▶ **EXERCISE INSTRUCTIONS**: Please output the data below exactly as given, starting at its first line and stopping after the line that contains "depsgraph = bpy.context.evaluated_depsgraph_get()".

━━━ DATA LINES ━━━

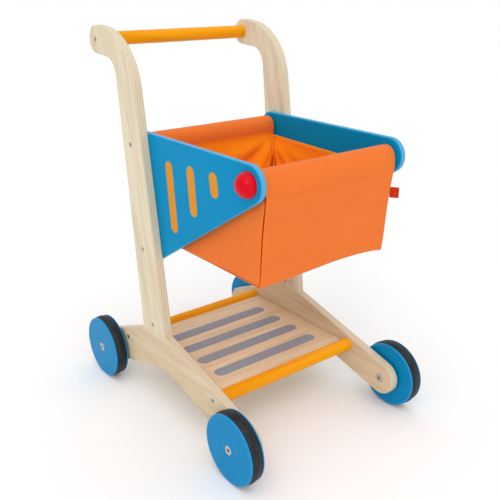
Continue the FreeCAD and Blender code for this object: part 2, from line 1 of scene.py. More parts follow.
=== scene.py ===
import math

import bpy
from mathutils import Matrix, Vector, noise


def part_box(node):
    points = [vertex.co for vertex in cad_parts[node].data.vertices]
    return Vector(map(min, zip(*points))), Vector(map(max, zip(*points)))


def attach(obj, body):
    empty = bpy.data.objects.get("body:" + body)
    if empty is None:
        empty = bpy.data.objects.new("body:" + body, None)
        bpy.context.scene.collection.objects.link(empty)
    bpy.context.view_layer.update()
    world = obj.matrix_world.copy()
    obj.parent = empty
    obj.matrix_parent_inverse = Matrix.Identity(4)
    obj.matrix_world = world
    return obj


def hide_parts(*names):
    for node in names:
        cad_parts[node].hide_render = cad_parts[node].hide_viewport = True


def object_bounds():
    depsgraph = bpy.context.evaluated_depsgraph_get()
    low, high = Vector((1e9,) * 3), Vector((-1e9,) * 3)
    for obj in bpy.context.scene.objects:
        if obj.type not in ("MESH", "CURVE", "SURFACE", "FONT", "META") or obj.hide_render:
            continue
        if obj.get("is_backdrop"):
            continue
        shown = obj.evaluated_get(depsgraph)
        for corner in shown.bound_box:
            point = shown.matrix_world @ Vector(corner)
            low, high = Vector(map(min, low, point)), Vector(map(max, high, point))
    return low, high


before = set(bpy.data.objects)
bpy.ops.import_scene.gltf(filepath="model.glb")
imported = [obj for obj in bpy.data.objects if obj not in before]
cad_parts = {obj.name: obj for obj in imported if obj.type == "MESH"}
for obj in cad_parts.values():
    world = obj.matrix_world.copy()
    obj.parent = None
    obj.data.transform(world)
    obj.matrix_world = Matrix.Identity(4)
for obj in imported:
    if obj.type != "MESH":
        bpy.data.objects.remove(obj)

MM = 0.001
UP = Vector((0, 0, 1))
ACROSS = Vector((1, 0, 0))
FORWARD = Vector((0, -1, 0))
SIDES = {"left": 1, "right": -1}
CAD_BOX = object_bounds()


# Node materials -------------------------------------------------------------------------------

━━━

▶ **EXPECTED ANSWER**:
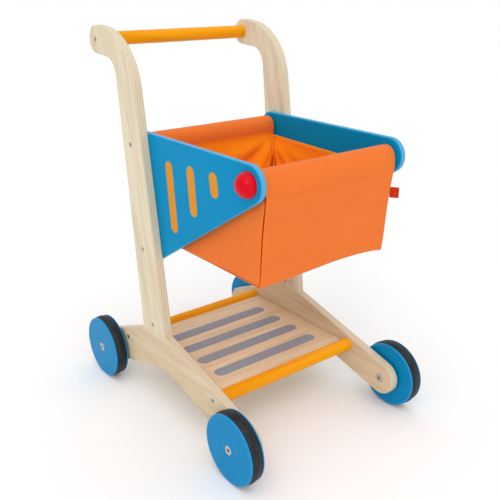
Continue the FreeCAD and Blender code for this object: part 2, from line 1 of scene.py. More parts follow.
=== scene.py ===
import math

import bpy
from mathutils import Matrix, Vector, noise


def part_box(node):
    points = [vertex.co for vertex in cad_parts[node].data.vertices]
    return Vector(map(min, zip(*points))), Vector(map(max, zip(*points)))


def attach(obj, body):
    empty = bpy.data.objects.get("body:" + body)
    if empty is None:
        empty = bpy.data.objects.new("body:" + body, None)
        bpy.context.scene.collection.objects.link(empty)
    bpy.context.view_layer.update()
    world = obj.matrix_world.copy()
    obj.parent = empty
    obj.matrix_parent_inverse = Matrix.Identity(4)
    obj.matrix_world = world
    return obj


def hide_parts(*names):
    for node in names:
        cad_parts[node].hide_render = cad_parts[node].hide_viewport = True


def object_bounds():
    depsgraph = bpy.context.evaluated_depsgraph_get()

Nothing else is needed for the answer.